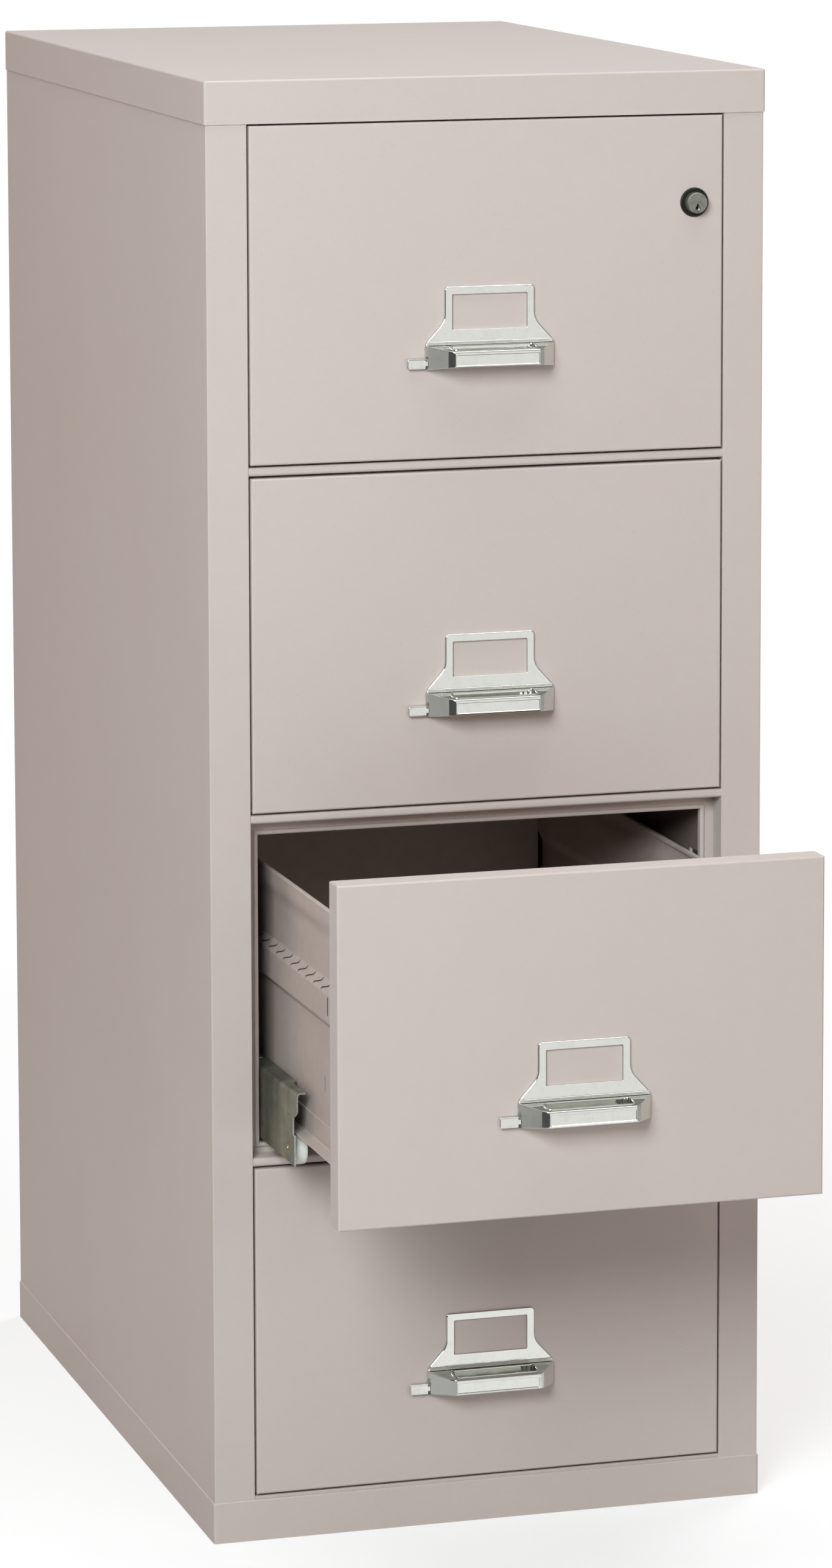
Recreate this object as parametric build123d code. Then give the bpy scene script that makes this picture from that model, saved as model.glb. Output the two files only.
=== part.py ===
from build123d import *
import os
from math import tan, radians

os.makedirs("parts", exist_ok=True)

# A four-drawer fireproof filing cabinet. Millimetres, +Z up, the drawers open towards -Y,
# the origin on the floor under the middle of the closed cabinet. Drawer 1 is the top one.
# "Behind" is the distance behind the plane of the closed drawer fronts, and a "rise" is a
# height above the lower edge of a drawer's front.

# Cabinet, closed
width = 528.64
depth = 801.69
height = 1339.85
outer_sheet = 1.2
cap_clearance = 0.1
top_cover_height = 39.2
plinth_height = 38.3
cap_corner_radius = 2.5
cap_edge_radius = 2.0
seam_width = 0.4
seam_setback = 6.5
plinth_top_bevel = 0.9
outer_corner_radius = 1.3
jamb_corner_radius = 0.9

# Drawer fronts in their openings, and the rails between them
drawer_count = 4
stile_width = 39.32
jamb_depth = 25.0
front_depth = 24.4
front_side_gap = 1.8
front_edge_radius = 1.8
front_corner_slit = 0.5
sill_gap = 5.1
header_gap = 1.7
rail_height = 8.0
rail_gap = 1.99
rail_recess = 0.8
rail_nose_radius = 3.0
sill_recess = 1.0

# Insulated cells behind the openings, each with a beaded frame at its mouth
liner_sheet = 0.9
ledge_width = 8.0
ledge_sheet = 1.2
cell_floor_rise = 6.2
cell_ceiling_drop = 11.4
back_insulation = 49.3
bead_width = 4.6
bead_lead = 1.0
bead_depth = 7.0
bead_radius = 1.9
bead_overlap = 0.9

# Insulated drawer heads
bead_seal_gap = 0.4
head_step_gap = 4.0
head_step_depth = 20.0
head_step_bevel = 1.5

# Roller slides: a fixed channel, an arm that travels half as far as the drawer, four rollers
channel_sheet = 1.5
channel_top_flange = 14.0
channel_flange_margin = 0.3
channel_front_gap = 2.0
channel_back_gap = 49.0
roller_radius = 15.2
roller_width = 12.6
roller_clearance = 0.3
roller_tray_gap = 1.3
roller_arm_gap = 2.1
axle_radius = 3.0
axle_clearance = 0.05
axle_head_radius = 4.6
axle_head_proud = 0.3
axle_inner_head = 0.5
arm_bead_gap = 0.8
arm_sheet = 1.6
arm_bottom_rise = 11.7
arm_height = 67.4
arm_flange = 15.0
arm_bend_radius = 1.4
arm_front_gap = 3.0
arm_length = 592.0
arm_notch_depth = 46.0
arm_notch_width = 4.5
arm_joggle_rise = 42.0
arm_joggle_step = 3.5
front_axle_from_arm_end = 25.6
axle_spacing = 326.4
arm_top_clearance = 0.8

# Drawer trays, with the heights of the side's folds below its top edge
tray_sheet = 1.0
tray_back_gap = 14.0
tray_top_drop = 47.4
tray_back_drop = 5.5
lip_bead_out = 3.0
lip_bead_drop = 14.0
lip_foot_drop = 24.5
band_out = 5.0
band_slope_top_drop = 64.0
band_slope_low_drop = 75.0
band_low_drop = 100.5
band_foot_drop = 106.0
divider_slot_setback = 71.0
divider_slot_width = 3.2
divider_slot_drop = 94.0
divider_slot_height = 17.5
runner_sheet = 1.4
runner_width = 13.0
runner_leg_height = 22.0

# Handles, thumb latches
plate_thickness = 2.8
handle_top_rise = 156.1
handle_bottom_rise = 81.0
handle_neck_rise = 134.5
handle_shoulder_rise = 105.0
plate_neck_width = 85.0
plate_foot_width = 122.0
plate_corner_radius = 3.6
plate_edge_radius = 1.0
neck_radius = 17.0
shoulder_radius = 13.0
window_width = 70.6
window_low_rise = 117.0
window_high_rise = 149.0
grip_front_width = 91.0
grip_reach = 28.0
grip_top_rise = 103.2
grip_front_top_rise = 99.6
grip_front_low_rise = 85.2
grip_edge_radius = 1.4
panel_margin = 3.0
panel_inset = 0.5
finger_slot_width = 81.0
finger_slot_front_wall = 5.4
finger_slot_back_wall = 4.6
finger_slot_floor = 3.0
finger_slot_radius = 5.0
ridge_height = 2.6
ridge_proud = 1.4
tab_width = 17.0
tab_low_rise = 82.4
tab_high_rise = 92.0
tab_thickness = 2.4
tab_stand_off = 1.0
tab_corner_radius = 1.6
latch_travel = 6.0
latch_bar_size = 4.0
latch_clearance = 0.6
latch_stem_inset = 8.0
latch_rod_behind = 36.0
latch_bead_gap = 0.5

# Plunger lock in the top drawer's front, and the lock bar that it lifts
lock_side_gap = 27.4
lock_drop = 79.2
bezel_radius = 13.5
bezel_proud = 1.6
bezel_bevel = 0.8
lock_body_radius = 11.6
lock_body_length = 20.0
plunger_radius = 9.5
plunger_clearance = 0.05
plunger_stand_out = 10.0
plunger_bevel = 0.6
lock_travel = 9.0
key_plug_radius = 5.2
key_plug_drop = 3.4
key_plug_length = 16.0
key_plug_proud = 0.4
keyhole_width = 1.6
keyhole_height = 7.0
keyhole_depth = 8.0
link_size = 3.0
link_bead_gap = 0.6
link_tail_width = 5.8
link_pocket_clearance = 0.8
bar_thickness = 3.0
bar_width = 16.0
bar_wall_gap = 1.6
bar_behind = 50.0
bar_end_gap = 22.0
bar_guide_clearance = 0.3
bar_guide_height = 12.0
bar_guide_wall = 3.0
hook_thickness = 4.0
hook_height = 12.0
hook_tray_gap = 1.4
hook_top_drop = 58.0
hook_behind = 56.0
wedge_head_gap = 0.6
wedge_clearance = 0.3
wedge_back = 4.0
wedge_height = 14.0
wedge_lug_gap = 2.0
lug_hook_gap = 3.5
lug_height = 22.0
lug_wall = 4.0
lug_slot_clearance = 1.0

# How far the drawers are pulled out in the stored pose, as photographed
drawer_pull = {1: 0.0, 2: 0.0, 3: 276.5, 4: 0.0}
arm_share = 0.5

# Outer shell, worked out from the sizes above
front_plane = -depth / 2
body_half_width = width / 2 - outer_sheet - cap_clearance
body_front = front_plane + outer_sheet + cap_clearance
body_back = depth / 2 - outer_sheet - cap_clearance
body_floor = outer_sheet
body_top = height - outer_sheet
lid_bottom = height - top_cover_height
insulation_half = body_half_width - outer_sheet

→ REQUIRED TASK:
Quote the listing above from its first line to the line with "jamb_corner_radius = 0.9", inclusive, and add nothing.

→ SOLUTION FOR THIS EXERCISE:
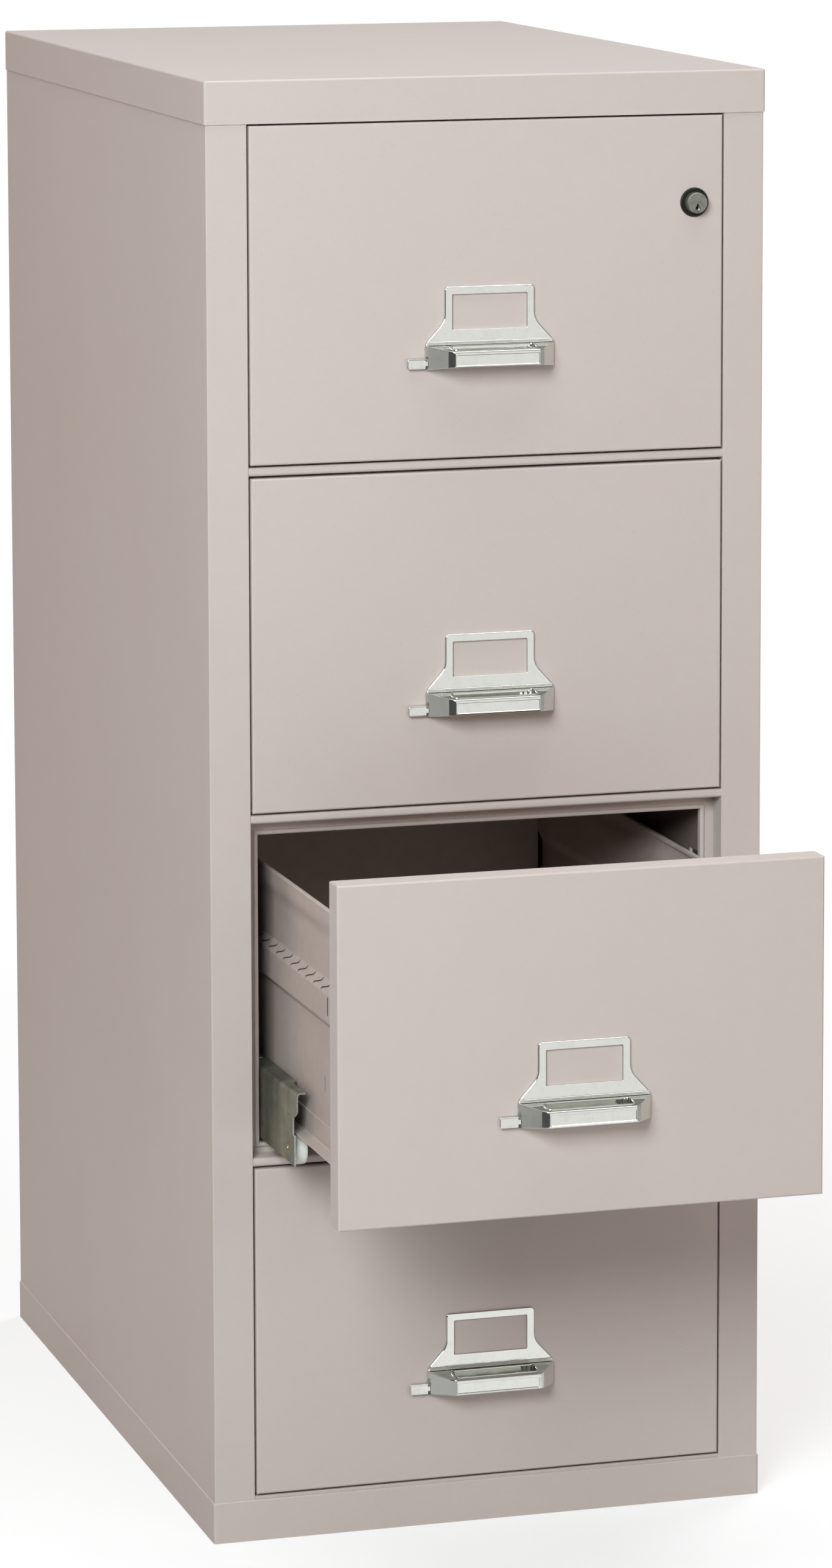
Recreate this object as parametric build123d code. Then give the bpy scene script that makes this picture from that model, saved as model.glb. Output the two files only.
=== part.py ===
from build123d import *
import os
from math import tan, radians

os.makedirs("parts", exist_ok=True)

# A four-drawer fireproof filing cabinet. Millimetres, +Z up, the drawers open towards -Y,
# the origin on the floor under the middle of the closed cabinet. Drawer 1 is the top one.
# "Behind" is the distance behind the plane of the closed drawer fronts, and a "rise" is a
# height above the lower edge of a drawer's front.

# Cabinet, closed
width = 528.64
depth = 801.69
height = 1339.85
outer_sheet = 1.2
cap_clearance = 0.1
top_cover_height = 39.2
plinth_height = 38.3
cap_corner_radius = 2.5
cap_edge_radius = 2.0
seam_width = 0.4
seam_setback = 6.5
plinth_top_bevel = 0.9
outer_corner_radius = 1.3
jamb_corner_radius = 0.9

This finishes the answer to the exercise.